***** DATA FOR THE TASK *****

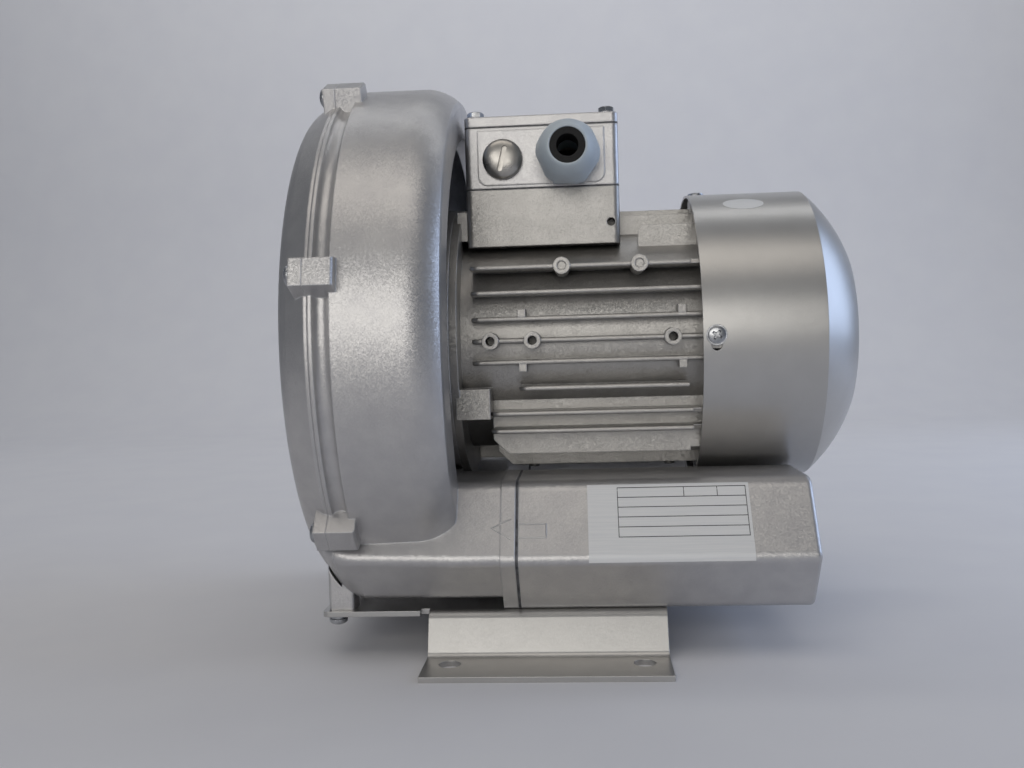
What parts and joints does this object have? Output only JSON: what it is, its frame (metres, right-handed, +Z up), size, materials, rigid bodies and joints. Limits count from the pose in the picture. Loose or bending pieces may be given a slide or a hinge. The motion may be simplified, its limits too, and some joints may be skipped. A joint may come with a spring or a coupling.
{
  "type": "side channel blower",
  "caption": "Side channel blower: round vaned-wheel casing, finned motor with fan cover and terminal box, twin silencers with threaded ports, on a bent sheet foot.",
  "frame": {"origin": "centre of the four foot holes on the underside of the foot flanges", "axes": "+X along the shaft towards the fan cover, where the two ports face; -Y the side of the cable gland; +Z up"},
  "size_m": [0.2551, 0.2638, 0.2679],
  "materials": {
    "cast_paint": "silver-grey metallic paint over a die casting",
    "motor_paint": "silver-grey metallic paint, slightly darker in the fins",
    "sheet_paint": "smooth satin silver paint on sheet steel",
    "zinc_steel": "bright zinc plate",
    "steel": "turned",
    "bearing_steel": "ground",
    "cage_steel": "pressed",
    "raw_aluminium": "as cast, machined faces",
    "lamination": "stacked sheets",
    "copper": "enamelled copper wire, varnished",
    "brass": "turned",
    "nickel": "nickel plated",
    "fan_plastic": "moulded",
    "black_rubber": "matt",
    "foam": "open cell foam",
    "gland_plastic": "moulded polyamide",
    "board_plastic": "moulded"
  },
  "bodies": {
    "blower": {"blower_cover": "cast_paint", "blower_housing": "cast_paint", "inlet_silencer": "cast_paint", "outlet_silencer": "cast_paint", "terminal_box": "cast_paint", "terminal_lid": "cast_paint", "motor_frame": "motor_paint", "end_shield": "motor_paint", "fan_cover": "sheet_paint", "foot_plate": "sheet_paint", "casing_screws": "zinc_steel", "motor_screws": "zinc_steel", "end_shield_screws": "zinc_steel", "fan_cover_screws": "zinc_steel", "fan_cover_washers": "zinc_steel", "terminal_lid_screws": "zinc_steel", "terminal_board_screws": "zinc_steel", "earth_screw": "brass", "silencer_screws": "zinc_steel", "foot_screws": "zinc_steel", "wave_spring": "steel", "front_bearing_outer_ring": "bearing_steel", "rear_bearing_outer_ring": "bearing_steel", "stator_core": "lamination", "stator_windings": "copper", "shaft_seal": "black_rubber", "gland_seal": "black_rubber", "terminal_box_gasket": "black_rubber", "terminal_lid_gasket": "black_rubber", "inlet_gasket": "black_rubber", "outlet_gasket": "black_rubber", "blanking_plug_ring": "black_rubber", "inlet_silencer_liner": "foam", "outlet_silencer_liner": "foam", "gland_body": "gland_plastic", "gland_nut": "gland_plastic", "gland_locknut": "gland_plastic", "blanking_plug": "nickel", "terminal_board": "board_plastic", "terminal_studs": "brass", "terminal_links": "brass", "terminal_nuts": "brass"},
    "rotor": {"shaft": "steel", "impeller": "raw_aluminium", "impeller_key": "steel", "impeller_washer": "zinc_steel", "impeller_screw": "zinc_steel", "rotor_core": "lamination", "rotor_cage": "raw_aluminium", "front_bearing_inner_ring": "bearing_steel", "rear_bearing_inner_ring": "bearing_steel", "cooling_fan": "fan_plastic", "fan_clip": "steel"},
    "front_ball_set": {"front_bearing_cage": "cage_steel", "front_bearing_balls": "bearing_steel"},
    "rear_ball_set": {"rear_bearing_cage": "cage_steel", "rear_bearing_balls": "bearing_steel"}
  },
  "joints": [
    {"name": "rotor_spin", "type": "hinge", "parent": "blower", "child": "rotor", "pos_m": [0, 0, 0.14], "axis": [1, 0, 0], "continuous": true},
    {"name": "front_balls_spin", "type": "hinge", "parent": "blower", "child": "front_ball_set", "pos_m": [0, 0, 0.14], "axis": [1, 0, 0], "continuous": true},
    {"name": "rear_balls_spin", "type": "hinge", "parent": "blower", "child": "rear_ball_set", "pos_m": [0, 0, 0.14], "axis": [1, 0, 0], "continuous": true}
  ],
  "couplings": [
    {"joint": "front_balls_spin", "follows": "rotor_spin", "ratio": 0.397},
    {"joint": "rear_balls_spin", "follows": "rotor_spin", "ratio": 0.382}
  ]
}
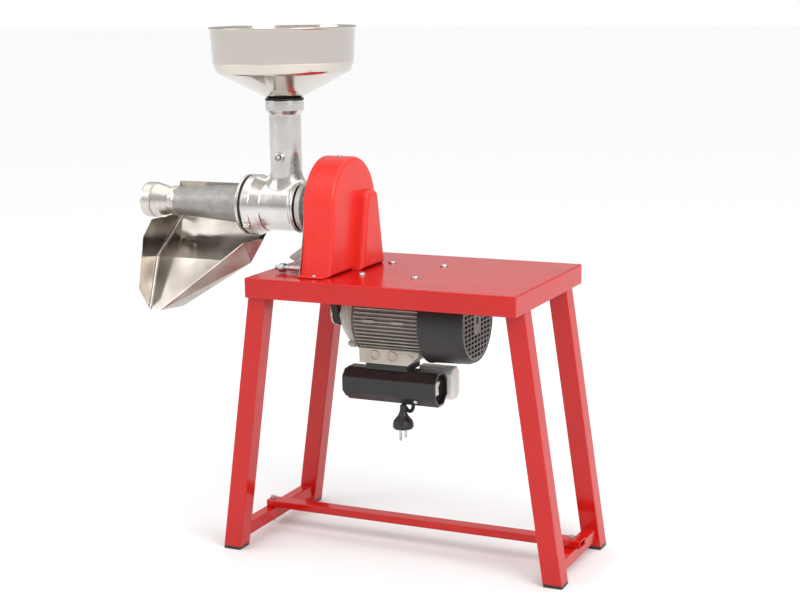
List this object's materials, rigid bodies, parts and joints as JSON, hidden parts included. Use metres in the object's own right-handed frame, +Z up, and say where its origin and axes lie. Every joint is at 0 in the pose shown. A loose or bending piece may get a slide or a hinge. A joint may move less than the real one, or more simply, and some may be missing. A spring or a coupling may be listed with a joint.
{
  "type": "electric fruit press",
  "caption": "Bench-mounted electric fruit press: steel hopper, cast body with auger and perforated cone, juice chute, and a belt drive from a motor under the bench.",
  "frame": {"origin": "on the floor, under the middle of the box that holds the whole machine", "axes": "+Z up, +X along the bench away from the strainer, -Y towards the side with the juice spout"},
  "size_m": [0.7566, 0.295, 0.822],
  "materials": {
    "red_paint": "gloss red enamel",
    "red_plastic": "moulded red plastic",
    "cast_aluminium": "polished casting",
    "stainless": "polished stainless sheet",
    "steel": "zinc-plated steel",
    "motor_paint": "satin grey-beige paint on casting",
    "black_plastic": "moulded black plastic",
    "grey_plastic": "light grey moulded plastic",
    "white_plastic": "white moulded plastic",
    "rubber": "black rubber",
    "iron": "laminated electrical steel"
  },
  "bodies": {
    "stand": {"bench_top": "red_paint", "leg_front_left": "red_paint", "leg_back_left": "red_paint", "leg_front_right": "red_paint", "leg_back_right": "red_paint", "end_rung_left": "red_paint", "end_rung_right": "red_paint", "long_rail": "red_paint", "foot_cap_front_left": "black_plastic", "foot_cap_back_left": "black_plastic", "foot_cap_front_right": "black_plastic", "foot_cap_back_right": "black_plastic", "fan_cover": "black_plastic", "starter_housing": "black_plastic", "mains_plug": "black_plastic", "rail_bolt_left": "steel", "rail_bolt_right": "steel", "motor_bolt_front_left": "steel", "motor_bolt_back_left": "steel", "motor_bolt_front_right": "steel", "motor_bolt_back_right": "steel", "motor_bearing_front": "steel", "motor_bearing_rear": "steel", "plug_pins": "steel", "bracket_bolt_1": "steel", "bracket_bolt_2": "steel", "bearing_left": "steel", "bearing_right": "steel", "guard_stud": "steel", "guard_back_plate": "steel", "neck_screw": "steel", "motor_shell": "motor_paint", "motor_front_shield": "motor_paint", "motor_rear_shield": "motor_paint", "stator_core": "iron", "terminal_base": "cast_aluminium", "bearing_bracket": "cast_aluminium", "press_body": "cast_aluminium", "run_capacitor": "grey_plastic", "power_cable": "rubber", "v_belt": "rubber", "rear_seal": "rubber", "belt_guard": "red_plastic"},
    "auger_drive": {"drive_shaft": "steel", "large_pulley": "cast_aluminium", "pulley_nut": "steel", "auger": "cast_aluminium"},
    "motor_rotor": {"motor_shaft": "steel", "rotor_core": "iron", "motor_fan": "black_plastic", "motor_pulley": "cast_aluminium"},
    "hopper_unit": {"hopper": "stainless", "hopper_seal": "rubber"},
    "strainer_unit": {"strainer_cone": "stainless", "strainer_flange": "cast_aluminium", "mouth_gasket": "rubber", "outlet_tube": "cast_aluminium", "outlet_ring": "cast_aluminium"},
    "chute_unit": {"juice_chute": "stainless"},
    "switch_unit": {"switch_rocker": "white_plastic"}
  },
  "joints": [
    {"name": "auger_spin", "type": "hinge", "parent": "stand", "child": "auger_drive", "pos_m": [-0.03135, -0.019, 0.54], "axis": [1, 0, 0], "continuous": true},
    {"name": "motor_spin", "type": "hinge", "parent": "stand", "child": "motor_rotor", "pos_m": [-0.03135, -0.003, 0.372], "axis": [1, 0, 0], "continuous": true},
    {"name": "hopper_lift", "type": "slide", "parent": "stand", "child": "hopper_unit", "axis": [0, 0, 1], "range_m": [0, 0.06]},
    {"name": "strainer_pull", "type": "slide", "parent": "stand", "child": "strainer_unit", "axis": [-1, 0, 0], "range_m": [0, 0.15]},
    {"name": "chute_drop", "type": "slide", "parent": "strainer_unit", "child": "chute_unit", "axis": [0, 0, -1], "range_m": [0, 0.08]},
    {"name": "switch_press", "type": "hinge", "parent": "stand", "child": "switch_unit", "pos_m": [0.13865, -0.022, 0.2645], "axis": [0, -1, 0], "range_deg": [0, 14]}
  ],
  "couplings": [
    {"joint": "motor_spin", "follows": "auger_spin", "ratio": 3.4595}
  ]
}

*****

THE REQUEST: From the listing above, return each line with the word "bodies".

THE REPLY:
What parts and joints does this object have? Output only JSON: what it is, its frame (metres, right-handed, +Z up), size, materials, rigid bodies and joints. Limits count from the pose in the picture. Loose or bending pieces may be given a slide or a hinge. The motion may be simplified, its limits too, and some joints may be skipped. A joint may come with a spring or a coupling.
  "bodies": {
List this object's materials, rigid bodies, parts and joints as JSON, hidden parts included. Use metres in the object's own right-handed frame, +Z up, and say where its origin and axes lie. Every joint is at 0 in the pose shown. A loose or bending piece may get a slide or a hinge. A joint may move less than the real one, or more simply, and some may be missing. A spring or a coupling may be listed with a joint.
  "bodies": {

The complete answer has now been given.